What is required: Return the listing below word for word.

Records shown:
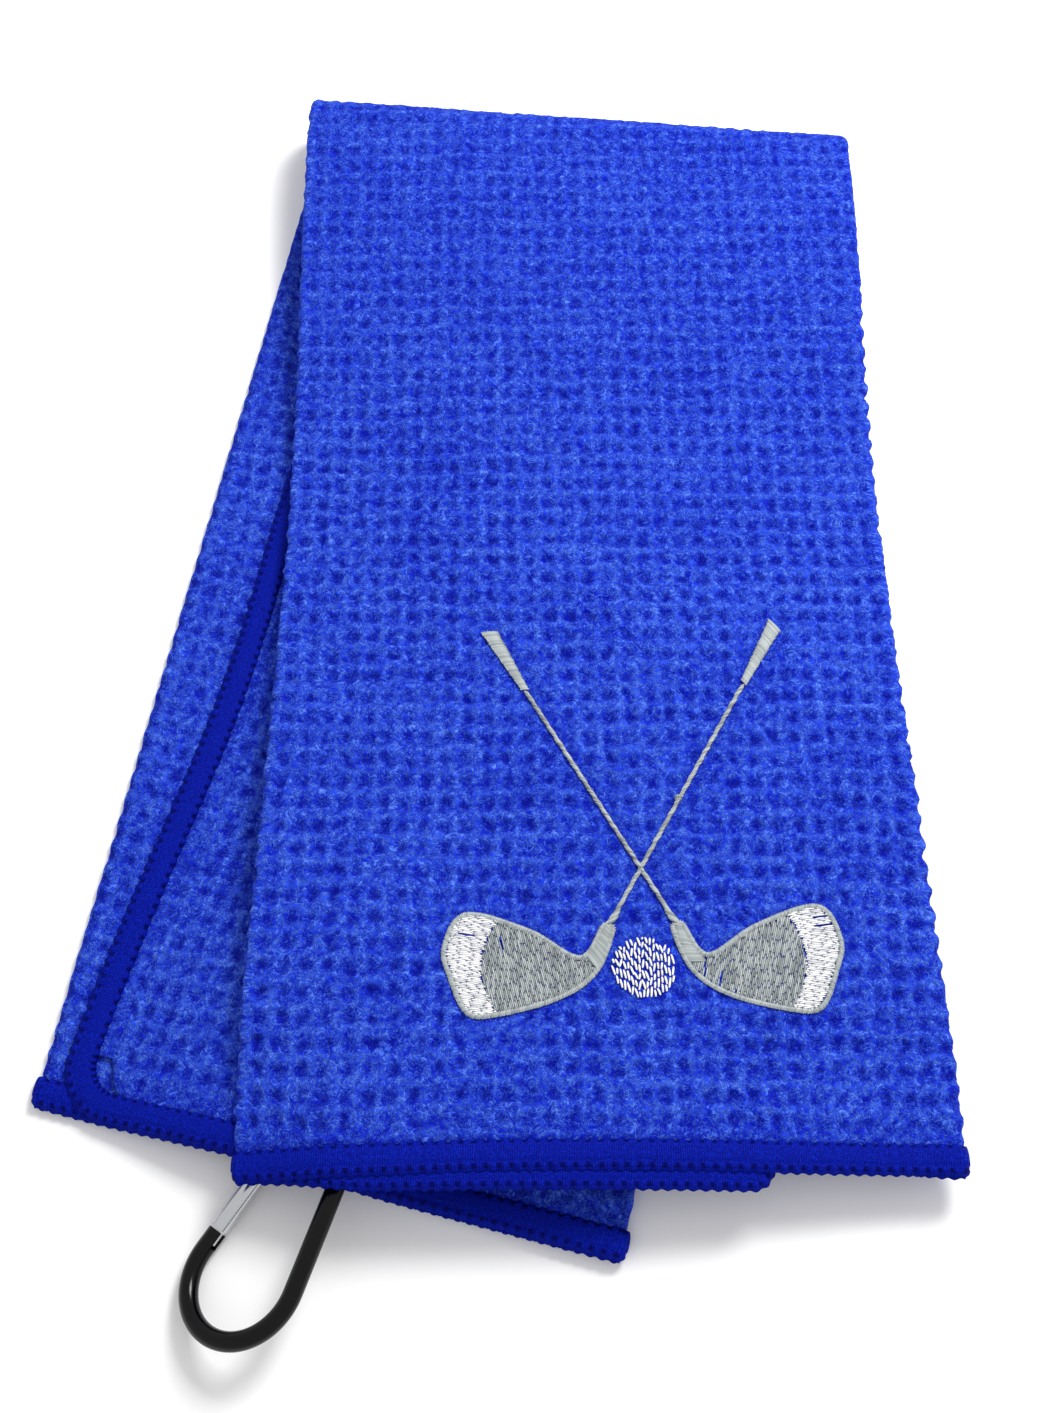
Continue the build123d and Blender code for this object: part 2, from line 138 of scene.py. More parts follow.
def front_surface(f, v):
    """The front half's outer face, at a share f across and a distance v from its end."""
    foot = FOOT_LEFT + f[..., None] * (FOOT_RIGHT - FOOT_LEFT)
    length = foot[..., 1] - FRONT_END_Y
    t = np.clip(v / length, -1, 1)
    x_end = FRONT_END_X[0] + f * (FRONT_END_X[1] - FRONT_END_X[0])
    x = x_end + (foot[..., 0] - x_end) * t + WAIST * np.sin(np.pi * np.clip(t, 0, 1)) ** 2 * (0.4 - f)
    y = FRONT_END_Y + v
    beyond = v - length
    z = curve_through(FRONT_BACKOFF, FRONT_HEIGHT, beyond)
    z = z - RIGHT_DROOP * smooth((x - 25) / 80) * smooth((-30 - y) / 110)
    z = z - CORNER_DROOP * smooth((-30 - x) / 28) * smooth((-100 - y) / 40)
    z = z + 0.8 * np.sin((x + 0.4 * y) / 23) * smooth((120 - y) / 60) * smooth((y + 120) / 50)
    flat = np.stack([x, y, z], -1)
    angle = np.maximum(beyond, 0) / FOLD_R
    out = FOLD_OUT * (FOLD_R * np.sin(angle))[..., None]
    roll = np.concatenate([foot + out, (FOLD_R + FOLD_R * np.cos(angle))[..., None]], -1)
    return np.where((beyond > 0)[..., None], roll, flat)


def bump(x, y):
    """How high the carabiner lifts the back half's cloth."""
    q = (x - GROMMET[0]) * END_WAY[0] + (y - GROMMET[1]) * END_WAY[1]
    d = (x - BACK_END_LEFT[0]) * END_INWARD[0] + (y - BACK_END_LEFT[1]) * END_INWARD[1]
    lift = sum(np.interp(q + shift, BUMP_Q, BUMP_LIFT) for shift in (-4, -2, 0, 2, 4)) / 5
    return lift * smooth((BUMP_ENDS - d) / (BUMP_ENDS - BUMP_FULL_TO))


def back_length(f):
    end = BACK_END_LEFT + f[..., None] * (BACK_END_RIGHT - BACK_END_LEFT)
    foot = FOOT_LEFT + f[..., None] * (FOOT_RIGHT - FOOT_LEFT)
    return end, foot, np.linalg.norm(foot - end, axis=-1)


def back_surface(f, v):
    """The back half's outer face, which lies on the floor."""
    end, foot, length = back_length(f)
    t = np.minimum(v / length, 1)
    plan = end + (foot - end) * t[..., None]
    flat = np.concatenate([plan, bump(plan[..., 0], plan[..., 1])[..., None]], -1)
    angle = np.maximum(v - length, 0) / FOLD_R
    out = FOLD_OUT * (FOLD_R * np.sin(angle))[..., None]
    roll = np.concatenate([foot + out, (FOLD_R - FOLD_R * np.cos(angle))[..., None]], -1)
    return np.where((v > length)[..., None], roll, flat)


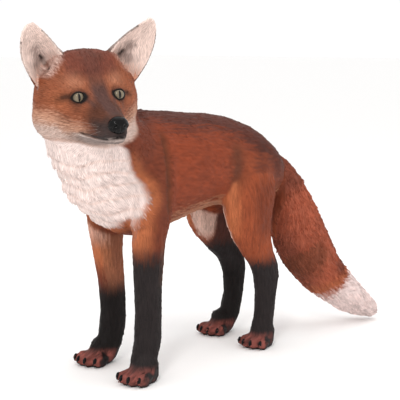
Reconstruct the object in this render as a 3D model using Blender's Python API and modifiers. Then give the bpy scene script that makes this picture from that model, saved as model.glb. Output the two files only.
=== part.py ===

Full answer:
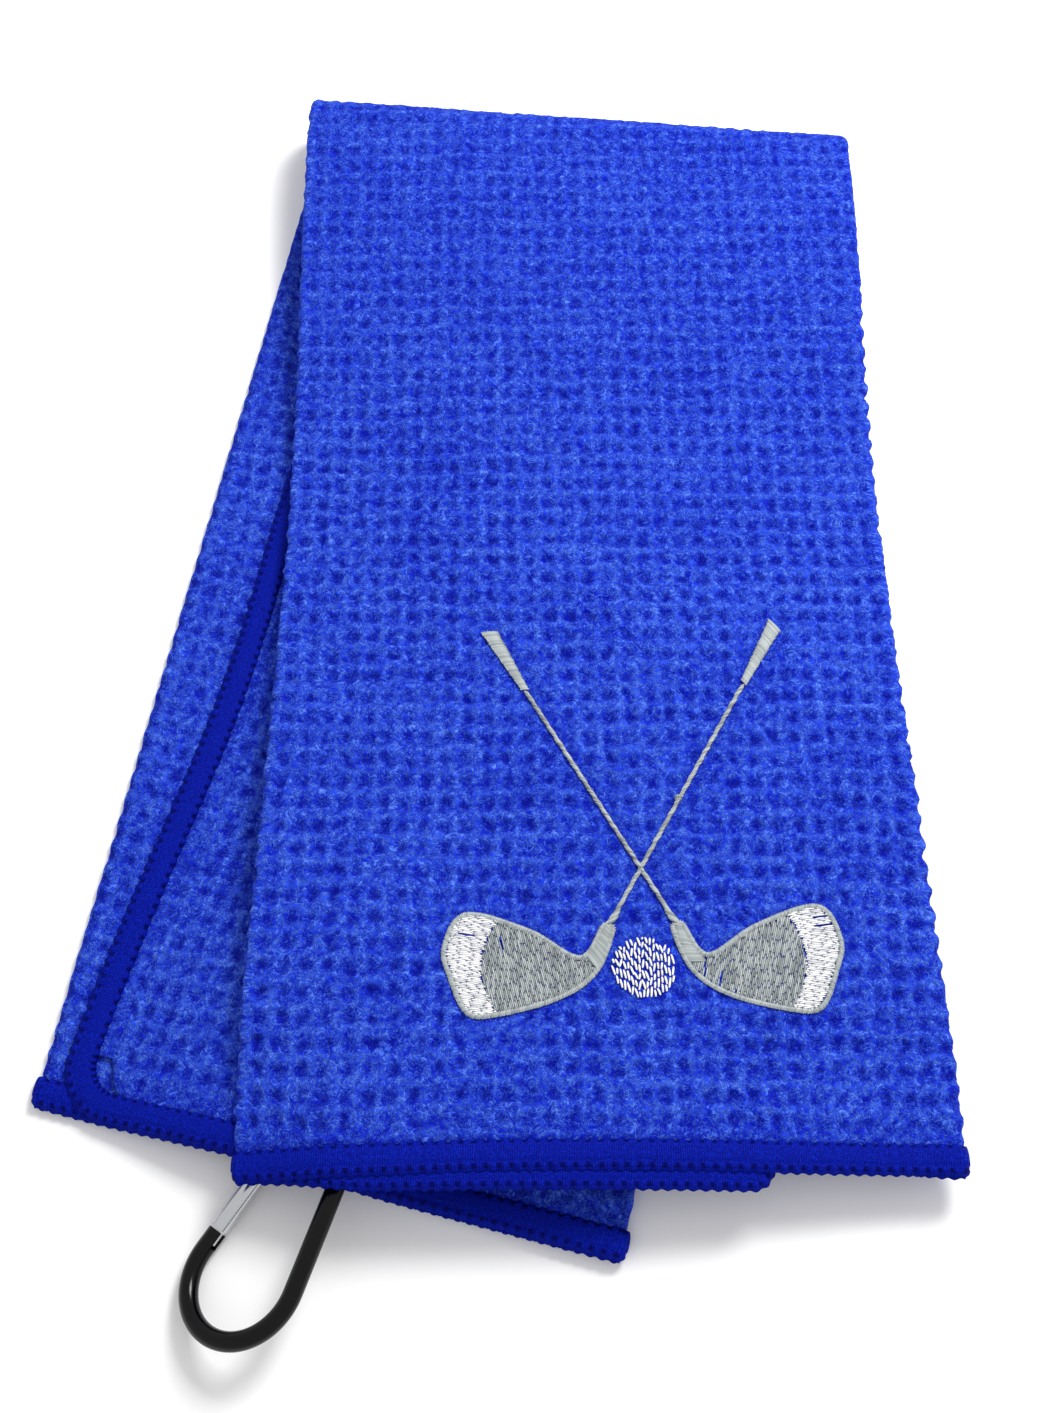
Continue the build123d and Blender code for this object: part 2, from line 138 of scene.py. More parts follow.
def front_surface(f, v):
    """The front half's outer face, at a share f across and a distance v from its end."""
    foot = FOOT_LEFT + f[..., None] * (FOOT_RIGHT - FOOT_LEFT)
    length = foot[..., 1] - FRONT_END_Y
    t = np.clip(v / length, -1, 1)
    x_end = FRONT_END_X[0] + f * (FRONT_END_X[1] - FRONT_END_X[0])
    x = x_end + (foot[..., 0] - x_end) * t + WAIST * np.sin(np.pi * np.clip(t, 0, 1)) ** 2 * (0.4 - f)
    y = FRONT_END_Y + v
    beyond = v - length
    z = curve_through(FRONT_BACKOFF, FRONT_HEIGHT, beyond)
    z = z - RIGHT_DROOP * smooth((x - 25) / 80) * smooth((-30 - y) / 110)
    z = z - CORNER_DROOP * smooth((-30 - x) / 28) * smooth((-100 - y) / 40)
    z = z + 0.8 * np.sin((x + 0.4 * y) / 23) * smooth((120 - y) / 60) * smooth((y + 120) / 50)
    flat = np.stack([x, y, z], -1)
    angle = np.maximum(beyond, 0) / FOLD_R
    out = FOLD_OUT * (FOLD_R * np.sin(angle))[..., None]
    roll = np.concatenate([foot + out, (FOLD_R + FOLD_R * np.cos(angle))[..., None]], -1)
    return np.where((beyond > 0)[..., None], roll, flat)


def bump(x, y):
    """How high the carabiner lifts the back half's cloth."""
    q = (x - GROMMET[0]) * END_WAY[0] + (y - GROMMET[1]) * END_WAY[1]
    d = (x - BACK_END_LEFT[0]) * END_INWARD[0] + (y - BACK_END_LEFT[1]) * END_INWARD[1]
    lift = sum(np.interp(q + shift, BUMP_Q, BUMP_LIFT) for shift in (-4, -2, 0, 2, 4)) / 5
    return lift * smooth((BUMP_ENDS - d) / (BUMP_ENDS - BUMP_FULL_TO))


def back_length(f):
    end = BACK_END_LEFT + f[..., None] * (BACK_END_RIGHT - BACK_END_LEFT)
    foot = FOOT_LEFT + f[..., None] * (FOOT_RIGHT - FOOT_LEFT)
    return end, foot, np.linalg.norm(foot - end, axis=-1)


def back_surface(f, v):
    """The back half's outer face, which lies on the floor."""
    end, foot, length = back_length(f)
    t = np.minimum(v / length, 1)
    plan = end + (foot - end) * t[..., None]
    flat = np.concatenate([plan, bump(plan[..., 0], plan[..., 1])[..., None]], -1)
    angle = np.maximum(v - length, 0) / FOLD_R
    out = FOLD_OUT * (FOLD_R * np.sin(angle))[..., None]
    roll = np.concatenate([foot + out, (FOLD_R - FOLD_R * np.cos(angle))[..., None]], -1)
    return np.where((v > length)[..., None], roll, flat)


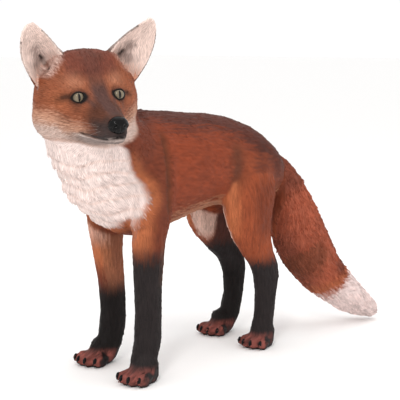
Reconstruct the object in this render as a 3D model using Blender's Python API and modifiers. Then give the bpy scene script that makes this picture from that model, saved as model.glb. Output the two files only.
=== part.py ===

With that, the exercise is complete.